Dear Hanna: Here are some of the top things you can do to reduce waste during your move:

1. Use recycled cardboard boxes and be sure to recycle them once you’re done with them.

2. Alternatively, rent plastic moving boxes.

3. Use soft goods, such as sweaters and blankets, and newspaper, as packing materials.

4. Pair down your belongings to what you really love, and donate the rest.

5. Seek out eco-friendly moving services that use tactics to reduce the carbon footprint of your move.

These are just a few of the ways you can make sure your move is more sustainable, which is a good idea because moving can create a lot of waste if you’re not careful.

The average four-person household could potentially use more than a hundred moving boxes to pack up a house, according to a calculator on Add in fourteen pounds of packing paper, ninety feet of bubble wrap, and three rolls of tape, and you’ve got a bundle of materials to get rid of when you settle into your new digs.

A move is a good opportunity to pare down your belongings, reducing the amount of stuff you have to transport to your new home. Use the weeks leading up the move to sort through items and determine which you ones you love and which ones you can do without. Sell, give away, or donate the latter.

You can cut down on the number of new cardboard boxes you purchase by renting plastic moving crates from services like Taggabox. These companies deliver the crates to your move-out location and pick them up once you’ve unpacked in your new home. Not only do rented crates reduce or eliminate the need for cardboard boxes, but they also make packing tape unnecessary, which is good because it’s not recyclable, according to a customer service representative from 3M.
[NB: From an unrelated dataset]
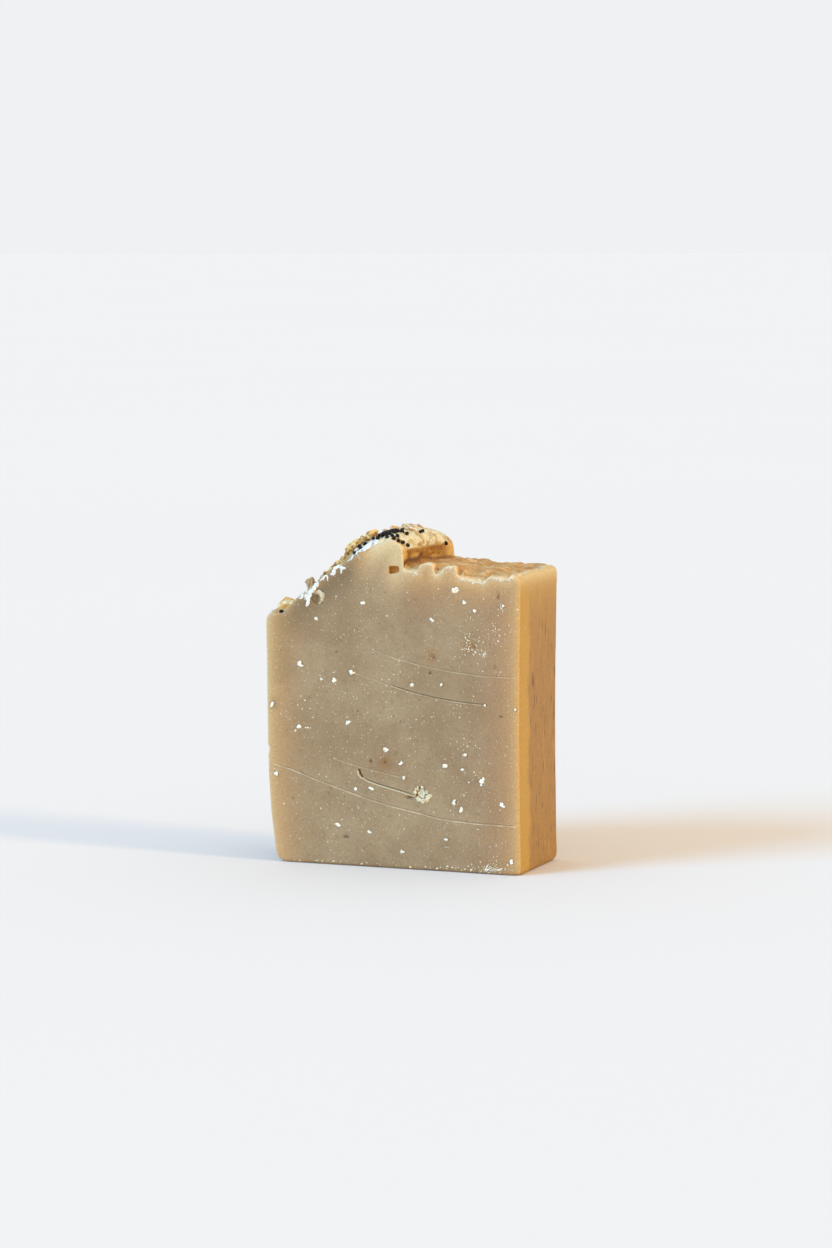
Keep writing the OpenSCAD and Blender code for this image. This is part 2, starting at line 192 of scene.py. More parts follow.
def resampled(piece, voxel):
    """Remeshes a piece with voxels of this size in mm."""
    use_modifier(piece, "REMESH", mode="VOXEL", voxel_size=voxel * MM)


def node_copy(name, piece_name):
    """A copy of a CAD node as a piece of its own, with its loose triangles merged."""
    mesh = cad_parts[name].data.copy()
    mesh.materials.clear()
    piece = added(piece_name, mesh)
    only(piece)
    if mesh.has_custom_normals:
        bpy.ops.mesh.customdata_custom_splitnormals_clear()
    edited(piece, bpy.ops.mesh.remove_doubles, threshold=0.002 * MM)
    return piece


def points_of(mesh):
    """Places and normals of a mesh's vertices as arrays."""
    both = []
    for key in ("co", "normal"):
        values = np.empty(len(mesh.vertices) * 3, np.float32)
        mesh.vertices.foreach_get(key, values)
        both.append(values.reshape(-1, 3).astype(float))
    return both


def tree_of(mesh):
    return BVHTree.FromPolygons([v.co for v in mesh.vertices], [p.vertices for p in mesh.polygons])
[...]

More likely than not, you’ll still need a fair number of cardboard boxes. Social media and swap sites such as Freecycle are good options to round up used boxes from neighbors, giving the boxes another use rather than sending them to the recycling facility or the landfill. And of course, when you’re finished with them, you can pass the boxes along yet again if they’re still in usable shape. If not, cardboard can be recycled by most curbside recycling services.
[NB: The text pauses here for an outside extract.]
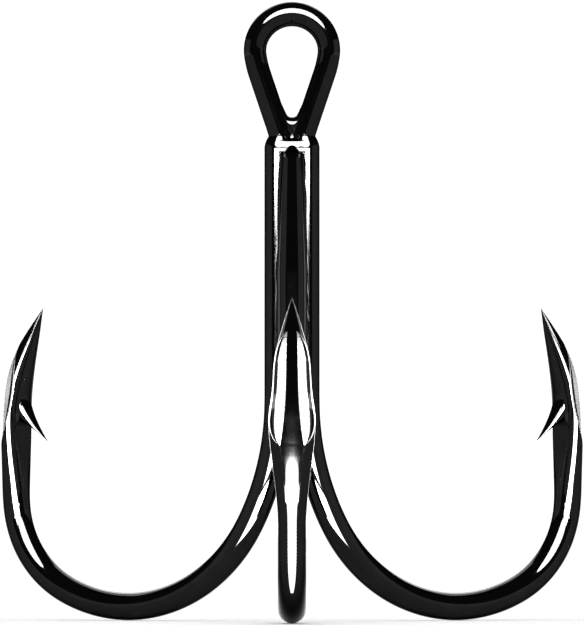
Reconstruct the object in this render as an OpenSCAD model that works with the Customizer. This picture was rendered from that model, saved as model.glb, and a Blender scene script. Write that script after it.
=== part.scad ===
// Treble hook: one wire bent double makes the eye and two of the hooks, a second wire makes the
// third hook, and braze metal joins the two wires along the shank.
// Frame: +Z runs up the shank, the third hook faces -Y, and the origin is the centre of the eye's
// round top. The eye lies in the plane Y = 0.

/* [Wire] */
// Diameter of the wire in the shank and the bends
wire_d = 2.1; // [1.9:0.05:2.2]
// Gap between two wires in the shank, which the braze fills
joint_gap = 0.03; // [0.02:0.01:0.05]

/* [Eye] */
// Diameter of the swaged wire round the eye
eye_wire_d = 1.74; // [1.6:0.02:1.8]
// Radius of the eye's round top, to the centre of the wire
eye_r = 2.87; // [2.8:0.01:3]
// Extra radius of the wire at the very top of the eye
eye_crown = 0.09; // [0:0.01:0.1]
// Angle between each straight side of the eye and the shank
eye_side_angle = 18.6; // [17.5:0.1:19.5]

/* [Shank] */
// Distance from the eye's centre down to the start of the bends
shank_drop = 26.7; // [24:0.1:30]
// Distance from the eye's centre down to the top of the second wire's tail
second_wire_drop = 7; // [6.9:0.1:8]
// Length of the second wire's tapered tail
tail_l = 9.6; // [8:0.1:12]
// Radius of the tail where its bevelled end begins
tail_r = 0.73; // [0.65:0.01:0.95]
// Radius of the hollow face of the braze in the grooves
fillet_r = 0.34; // [0.25:0.01:0.6]

/* [Bend] */
// Radius of the flare that leaves the shank
flare_r = 19.2; // [16:0.1:22]
// Angle through which the flare turns the wire
flare_sweep = 29.7; // [26:0.1:34]
// Radius of the main bend
bend_r = 12.55; // [11:0.01:14]
// Heading, from straight down, at which the main bend hands over to the heel
heel_heading = 118; // [112:1:124]
// Radius of the heel, which turns the wire straight up
heel_r = 8.02; // [7:0.01:9]

/* [Point] */
// Length of the straight leg above the heel
leg_l = 6.4; // [5.5:0.1:8]
// Radius of the curve that leans the point towards the shank
point_r = 12.9; // [11:0.1:15]
// Angle of that lean
point_sweep = 24; // [18:1:28]
// Length of the straight tip
tip_l = 3.3; // [2.5:0.01:3.6]
// Half width of the spear where it is widest, sideways to the bend
spear_w = 1.75; // [1.4:0.01:1.8]
// Half thickness of the spear in the plane of the bend
spear_t = 0.9; // [0.75:0.01:0.95]
// How far round the section each of the point's two ground flats reaches, from the outer side
grind_reach = 116; // [90:1:120]

/* [Barb] */
// Distance along the wire from the tip to the top of the barb
barb_s = 6.8; // [6:0.1:7.5]
// How far the barb's tip stands off the wire
barb_rise = 1.9; // [1.4:0.05:2]
// Length of the barb along the wire
barb_l = 4; // [3.4:0.1:4.4]

/* [Hidden] */

wire_r = wire_d / 2;
eye_wire_r = eye_wire_d / 2;
pitch = wire_d + joint_gap;          // centre to centre of neighbouring wires in the shank
wire_u = pitch / sqrt(3);            // shank axis to the centre of each wire
shank_y = -wire_u / 2;               // the shank's axis lies this far in front of the eye's plane

// Turn of the plane that holds each hook, about +Z from +X
front_turn = -90;
right_turn = 30;

wire_colour = [0.06, 0.06, 0.07];
braze_colour = [0.13, 0.11, 0.09];

// --- Path of one hook in its own plane, as [distance from the shank axis, height, heading] ---
// The heading is 0 straight down, 90 away from the shank and 180 straight up.
function step_line(p, l) = [p[0] + l * sin(p[2]), p[1] - l * cos(p[2]), p[2]];
function step_arc(p, r, sweep) = [
    p[0] + r * (cos(p[2]) - cos(p[2] + sweep)),
    p[1] + r * (sin(p[2]) - sin(p[2] + sweep)),
    p[2] + sweep
];

shank_end = [wire_u, -shank_drop, 0];
flare_end = step_arc(shank_end, flare_r, flare_sweep);
bend_end = step_arc(flare_end, bend_r, heel_heading - flare_sweep);
heel_end = step_arc(bend_end, heel_r, 180 - heel_heading);
leg_end = step_line(heel_end, leg_l);
curve_end = step_arc(leg_end, point_r, point_sweep);
tip = step_line(curve_end, tip_l);

// Distances back from the tip at which each stretch of the path ends
curve_s = tip_l + point_r * point_sweep * PI / 180;
leg_s = curve_s + leg_l;
heel_s = leg_s + heel_r * (180 - heel_heading) * PI / 180;
bend_s = heel_s + bend_r * (heel_heading - flare_sweep) * PI / 180;
flare_s = bend_s + flare_r * flare_sweep * PI / 180;

// Place at distance s back from the tip along the wire
function back_arc(p, r, l) = step_arc(p, r, -l / r * 180 / PI);
function from_tip(s) =
    s <= tip_l ? step_line(tip, -s)
    : s <= curve_s ? back_arc(curve_end, point_r, s - tip_l)
    : s <= leg_s ? step_line(leg_end, curve_s - s)
    : s <= heel_s ? back_arc(heel_end, heel_r, s - leg_s)
    : s <= bend_s ? back_arc(bend_end, bend_r, s - heel_s)
    : s <= flare_s ? back_arc(flare_end, flare_r, s - bend_s)
    : step_line(shank_end, flare_s - s);

// --- Section of the wire at distance s from the tip ---
sides = 24;                          // sides of every round section
widest_s = 9.2;                      // where the spear is widest
thick_s = 6.4;                       // where it reaches its thickness
round_s = 17.4;                      // where the wire is round again
grind_from = 3;                      // ends of the two ground flats
grind_to = 11.4;
grind_ends = [24, 34];               // where round the section the flats start and end
grind_ridge = 16;                    // half the ridge left between them, round the section

function ease(a, b, x) = let (t = max(0, min(1, (x - a) / (b - a)))) t * t * (3 - 2 * t);
function mix(a, b, t) = a + (b - a) * t;
function swell(from, s) = mix(from, wire_r, ease(widest_s, round_s, s));
function half_width(s) = s < widest_s ? spear_w * sin(90 * s / widest_s) : swell(spear_w, s);
function half_thickness(s) = s < thick_s ? spear_t * sin(90 * s / thick_s) : swell(spear_t, s);

// Angles round the section at which the flat begins and ends, equal where there is no flat
function grind_span(s) =
    let (
        x = (s - grind_from) / (grind_to - grind_from),
        end = mix(grind_ends[0], grind_ends[1], x),
        open = x > 0 && x < 1 ? pow(sin(180 * x), 0.7) : 0
    )
    [mix(end, grind_ridge, open), mix(end, grind_reach, open)];

// Outline of the section: the first number points to the outer side of the bend
function section(s) =
    let (
        t = half_thickness(s),
        w = half_width(s),
        span = grind_span(s),
        from = [t * cos(span[0]), w * sin(span[0])],
        to = [t * cos(span[1]), w * sin(span[1])]
    )
    [
        for (i = [0:sides - 1])
            let (
                f = 360 * i / sides,
                side = f > 180 ? -1 : 1,
                a = side > 0 ? f : 360 - f,
                q = a > span[0] && a < span[1]
                    ? mix(from, to, (a - span[0]) / (span[1] - span[0]))
                    : [t * cos(a), w * sin(a)]
            )
            [q[0], side * q[1]]
    ];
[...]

Packing materials — bubble wrap, peanuts, and paper — also often fill the trashcans following a move. Reduce the amount of disposable materials you use by packing fragile items in soft goods from around your house, preferably from the same rooms as the items to make unpacking easier. Dishes can be layered with tablecloths and dishtowels; framed photos can be wrapped in bath towels or blankets. Clothing can also cushion fragile items. If you must use paper for packing, start collecting old newspapers from friends and neighbors in the weeks before your move, rather than purchasing packing paper from a moving service. Be sure to recycle the paper when you’re finished!
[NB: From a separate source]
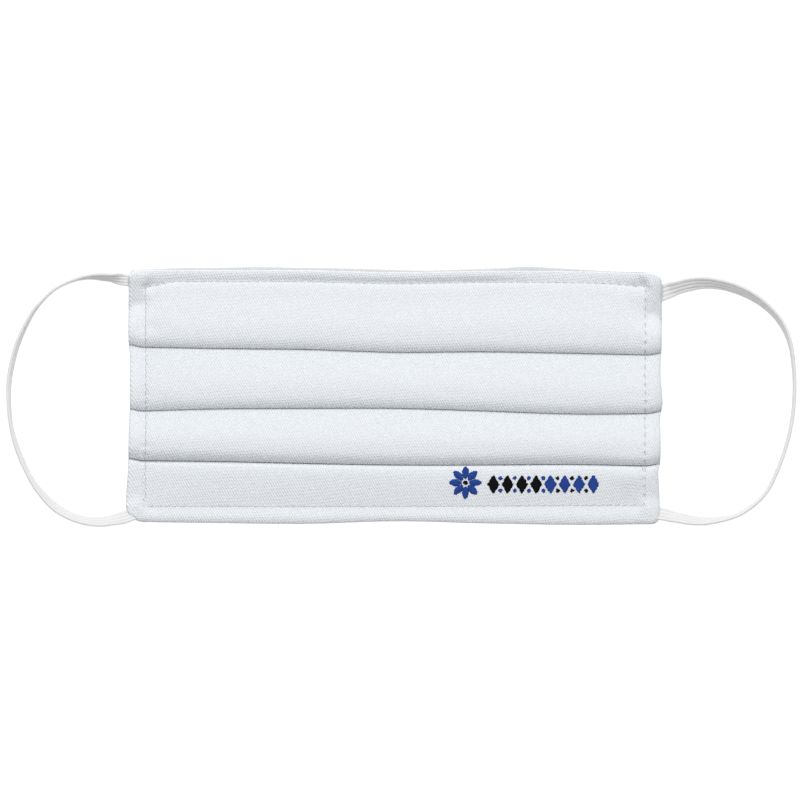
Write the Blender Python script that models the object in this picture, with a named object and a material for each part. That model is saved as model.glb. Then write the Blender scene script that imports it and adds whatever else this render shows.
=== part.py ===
"""Pleated cloth face mask with elastic ear loops, lying flat with its front face up.

The body is one wall of outer cloth and lining. Each section follows that wall from the top edge
to the bottom edge: down a panel, round a fold, back up behind it, round again and down the next
panel. The sections are lofted across the body, and flat pockets in its corners hold the ends of
the ear loops.

Metres. +X is to the right, +Y towards the top edge, which sits on the nose, and +Z out of the
front face. The mask lies on z = 0, and the origin is below the middle of the whole.
"""

import math
from bisect import bisect_right
from collections import namedtuple

import bmesh
import bpy
from mathutils import Matrix, Vector

MM = 0.001

# Body, with its pleats closed
BODY_WIDTH = 190 * MM
BODY_HEIGHT = 91 * MM
WALL = 1.0 * MM
PLEAT_DEPTH = 10 * MM
LAYER_GAP = 0.3 * MM
LAST_PANEL_CROWN = 0.6 * MM
CORNER_RADIUS = 3.0 * MM

# How far a fold stands open in the middle, the share of that at the sewn sides, the angle at which
# the top layer falls towards it, in degrees, and how far the fold's ends run up
FOLD_PUFF = 0.5 * MM
PUFF_AT_SIDES = 0.45
PUFF_GROWS_OVER = 45 * MM
FOLD_TILT = 16
FOLD_END_LIFT = 0.8 * MM

# Edges of the wall are rounded over this distance, down to this share of its thickness
EDGE_ROUND = 0.5 * MM
EDGE_SHARE = 0.7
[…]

If you do end up with those dreaded packing peanuts, you can find a recycling facility that accepts them — sometimes shipping outlets like the UPS Store will accept them to reuse. Or you can opt for biodegradable packing peanuts, which break down with exposure to water. Plastic air pillows and bubble wrap are also recyclable through drop-off programs.

Finally, the moving service you use can also reduce your impact on the environment. Find a moving service that uses biodiesel fuel, and which will move several households in the same vehicle to maximize its use of fuel. This can help reduce the emissions associated with multiple households moving.

Moving is almost always stressful, but these tips should help reduce any stress you might have about ending up with mountains of moving-related waste in your new home.

Have you managed to reduce waste during your moving day? Share your tips in the comments below.

Share with Your Friends & Family
  • Charles H. 1 month ago
    Both donating to and buying from thrift stores reduces a lot of waste for us.
  • Butter F. 2 months ago
    I just made three different piles keeps,donate and trash it.
  • Deborah P. 3 months ago
    Everytime we packed up a room we bought plastic containers (on sale). So much easier on the back. Plus you can store them and use them again. And the bubble wrap I have save we will use again.
  • Dawn V. 5 months ago
    We have recycled boxes from moves from our son's family, to our daughters family to her younger brother. Having 3 kids in college kids were moving all the time, so boxes were recycled several times and then taken to the cardboard recycler.
  • Anne W. 5 months ago
    It's been over 20 years since I've moved, and I hope I never have to do it again. However . . . you can find good, strong boxes with dividers in them at the closest liquor store. If you use them and then arrange to give them to someone else who's moving away from where you moved to, you cut down a whole lot on waste. If you have old furniture that LOOKS old, give it away and plan to purchase replacements at the thrift store at you new location. We got a lovely sofa and love seat for only $50 at DI, which is Utah's answer to Goodwill. In fact, do as much of your shopping as possible at a thrift store. You'll find many things that haven't been available in stores for years, or that are greatly reduced in price. paid $10 for my bread machine, which had never even been used! Now I save on bread wrappers by making my own bread, and by using a flour bin such as my grandmother used to use. This allows me to buy flour in 25-pound bags instead of 4-pound bags. Now if they'd just bring back the custom of packaging flour in calico bags instead of paper! I still remember how eagerly I watched the every bag of flour my grandmother brought home, thinking what a nice dress it would make for me. I still remember vividly the temper tantrum I threw when a particularly attractive piece of calico was to be bleached and made into underwear for my grandfather. In vain did I say that he could wait for the NEXT bag for his new underwear! If you check things available and published during World War II, you will find many, many suggestions for recycling. Nothing was wasted then.
    • Jeanne E. 4 months ago
      Wow, what an impressive post! Wish things could go back to simpler times. I shop thrift stores for great one of a kind pieces of quality furniture vs the cheap stuff today. Not sure about making my own underware but hey, great post!!!
    • Anne W. 9 days ago
      Update: I needed new chairs for my bedroom. My husband found two like-new golden oak arm-chairs with Scottish plaid seat cushions for $10 each. They had to have cost the original purchaser at least $100 each, and probably more. They're wide enough that even my unfortunately wide stepdaughter is comfortable in them. Need I tell you how delighted I am with them? Jeanne, aren't we glad we know where to "treasure hunt"?